My last paragraph is an observation, which is indisputable, and my questions are for him to challenge before I write superfluously.
—
His posts are always clusters of insubstantial arguments and so I always turn his own words against him. Many times I choose to ridicule him as well after I do what is needed.
“… without copying and pasting every detail, then your post is not really worth reading.”
Oh please. You wrote that while thinking that I neither inspect the statements that I quote nor try to reduce the size of the quotations.
“Even though people should own their own intellectual property, they need to change with the times or dry up with the others that don’t.”
At face value, that^ statement is a point that needs to be proven.
Go for it Canada! Some country with a semblance of balls needs to take on our “intellectual property” laws before all invention and creation is the property of corrupt corporations.
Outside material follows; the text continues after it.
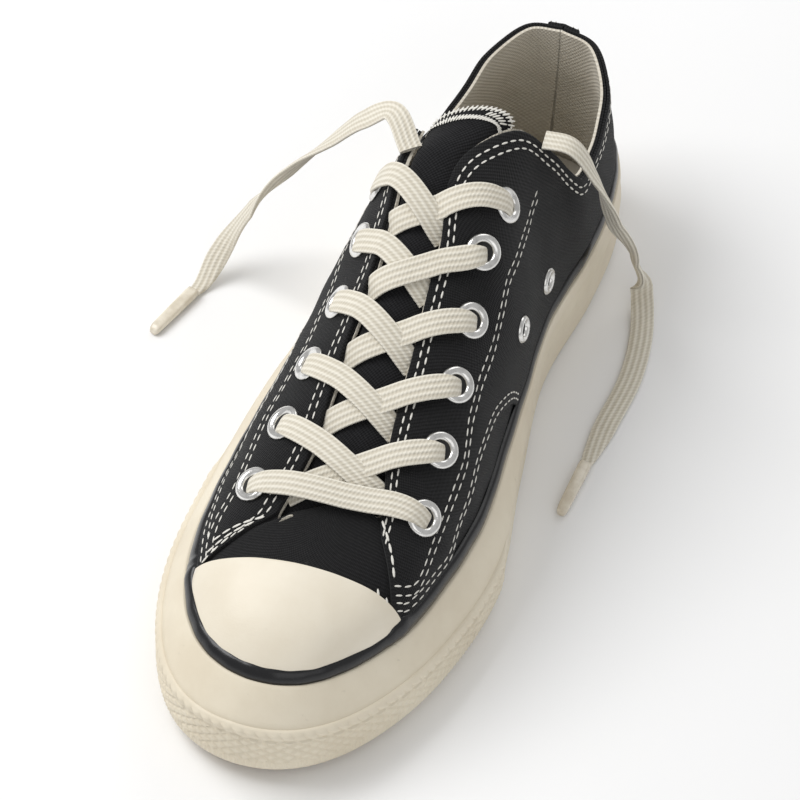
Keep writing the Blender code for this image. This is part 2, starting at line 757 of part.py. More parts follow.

Think the American entertainment industry is still bitter that we sent them Celine Dion…
You know, I never thought about it that way before. XD
What do you plan to do, sue them? They didn’t do anything illegal by expressing their opinions (I mean, come on, they’re not even hateful), so you can’t touch them. And if you do, they can sue you right back.
Come on, America. You keep telling us to boycott your stuff if we don’t like the conditions that come with it; why don’t you boycott us by not sending stuff over here?